_WRITTEN REQUEST_: Copy down all of the data underneath, exactly as shown.

>> Start INFORMATION PROVIDED

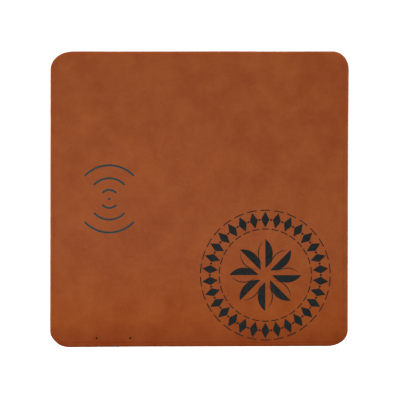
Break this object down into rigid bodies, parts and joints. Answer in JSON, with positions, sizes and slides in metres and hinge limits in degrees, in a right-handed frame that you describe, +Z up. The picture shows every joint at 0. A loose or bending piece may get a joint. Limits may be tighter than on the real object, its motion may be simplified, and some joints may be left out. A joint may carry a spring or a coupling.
{
  "type": "wireless charging desk mat",
  "caption": "Square leatherette desk mat with a wireless phone charging coil under an engraved target, two pinhole lamps and a USB-C socket at its edge.",
  "frame": {"origin": "centre of the rest face, under the middle of the square mat", "axes": "+Z up through the mat's thickness, +X to the user's right, +Y away from the user; the USB-C socket opens towards -Y and the charging spot lies on the -X side"},
  "size_m": [0.26, 0.2586, 0.0066],
  "materials": {
    "tan_film": "embossed polyurethane leatherette film",
    "dark_backing": "black woven carrier layer of the leatherette",
    "foam": "closed-cell foam",
    "fibreboard": "hard fibreboard",
    "grip_rubber": "matte non-slip sheet",
    "black_plastic": "injection-moulded",
    "graphite": "pressed graphite sheet",
    "ferrite": "sintered ferrite",
    "adhesive": "transfer tape",
    "copper_litz": "enamelled copper litz wire",
    "lead_sleeve": "insulated wire",
    "epoxy": "epoxy bead",
    "amber_film": "polyimide film",
    "bezel_plastic": "fine-grained moulding",
    "screw_steel": "zinc-plated",
    "green_laminate": "glass-epoxy laminate with solder mask",
    "chip_resin": "moulding compound",
    "ceramic": "multilayer ceramic",
    "can_steel": "stamped steel",
    "resistor_glaze": "glazed thick film",
    "lamp_resin": "moulded lamp body",
    "solder": "reflowed solder",
    "clear_resin": "dark red tinted light guide",
    "gold_plate": "gold-plated contact"
  },
  "bodies": {
    "root": {"leather_face": "tan_film", "leather_backing": "dark_backing", "padding_sheet": "foam", "core_board": "fibreboard", "base_sheet": "grip_rubber", "coil_carrier": "black_plastic", "heat_spreader": "graphite", "ferrite_plate": "ferrite", "coil_adhesive": "adhesive", "charging_coil": "copper_litz", "coil_leads": "lead_sleeve", "thermistor_leads": "lead_sleeve", "thermistor": "epoxy", "channel_filler": "foam", "coil_cover_film": "amber_film", "housing_tray": "black_plastic", "housing_lid": "black_plastic", "port_bezel": "bezel_plastic", "housing_screws": "screw_steel", "circuit_board": "green_laminate", "controller_chip": "chip_resin", "bridge_transistors": "chip_resin", "resonant_capacitors": "ceramic", "input_inductor": "ferrite", "crystal": "can_steel", "filter_capacitors": "ceramic", "resistors": "resistor_glaze", "indicator_leds": "lamp_resin", "solder_joints": "solder", "light_pipes": "clear_resin", "usb_shell": "can_steel", "usb_tongue": "bezel_plastic", "usb_contacts": "gold_plate"}
  },
  "joints": []
}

>> End INFORMATION PROVIDED

_WORKED SOLUTION_:
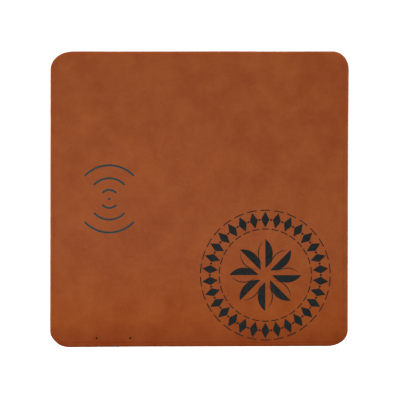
Break this object down into rigid bodies, parts and joints. Answer in JSON, with positions, sizes and slides in metres and hinge limits in degrees, in a right-handed frame that you describe, +Z up. The picture shows every joint at 0. A loose or bending piece may get a joint. Limits may be tighter than on the real object, its motion may be simplified, and some joints may be left out. A joint may carry a spring or a coupling.
{
  "type": "wireless charging desk mat",
  "caption": "Square leatherette desk mat with a wireless phone charging coil under an engraved target, two pinhole lamps and a USB-C socket at its edge.",
  "frame": {"origin": "centre of the rest face, under the middle of the square mat", "axes": "+Z up through the mat's thickness, +X to the user's right, +Y away from the user; the USB-C socket opens towards -Y and the charging spot lies on the -X side"},
  "size_m": [0.26, 0.2586, 0.0066],
  "materials": {
    "tan_film": "embossed polyurethane leatherette film",
    "dark_backing": "black woven carrier layer of the leatherette",
    "foam": "closed-cell foam",
    "fibreboard": "hard fibreboard",
    "grip_rubber": "matte non-slip sheet",
    "black_plastic": "injection-moulded",
    "graphite": "pressed graphite sheet",
    "ferrite": "sintered ferrite",
    "adhesive": "transfer tape",
    "copper_litz": "enamelled copper litz wire",
    "lead_sleeve": "insulated wire",
    "epoxy": "epoxy bead",
    "amber_film": "polyimide film",
    "bezel_plastic": "fine-grained moulding",
    "screw_steel": "zinc-plated",
    "green_laminate": "glass-epoxy laminate with solder mask",
    "chip_resin": "moulding compound",
    "ceramic": "multilayer ceramic",
    "can_steel": "stamped steel",
    "resistor_glaze": "glazed thick film",
    "lamp_resin": "moulded lamp body",
    "solder": "reflowed solder",
    "clear_resin": "dark red tinted light guide",
    "gold_plate": "gold-plated contact"
  },
  "bodies": {
    "root": {"leather_face": "tan_film", "leather_backing": "dark_backing", "padding_sheet": "foam", "core_board": "fibreboard", "base_sheet": "grip_rubber", "coil_carrier": "black_plastic", "heat_spreader": "graphite", "ferrite_plate": "ferrite", "coil_adhesive": "adhesive", "charging_coil": "copper_litz", "coil_leads": "lead_sleeve", "thermistor_leads": "lead_sleeve", "thermistor": "epoxy", "channel_filler": "foam", "coil_cover_film": "amber_film", "housing_tray": "black_plastic", "housing_lid": "black_plastic", "port_bezel": "bezel_plastic", "housing_screws": "screw_steel", "circuit_board": "green_laminate", "controller_chip": "chip_resin", "bridge_transistors": "chip_resin", "resonant_capacitors": "ceramic", "input_inductor": "ferrite", "crystal": "can_steel", "filter_capacitors": "ceramic", "resistors": "resistor_glaze", "indicator_leds": "lamp_resin", "solder_joints": "solder", "light_pipes": "clear_resin", "usb_shell": "can_steel", "usb_tongue": "bezel_plastic", "usb_contacts": "gold_plate"}
  },
  "joints": []
}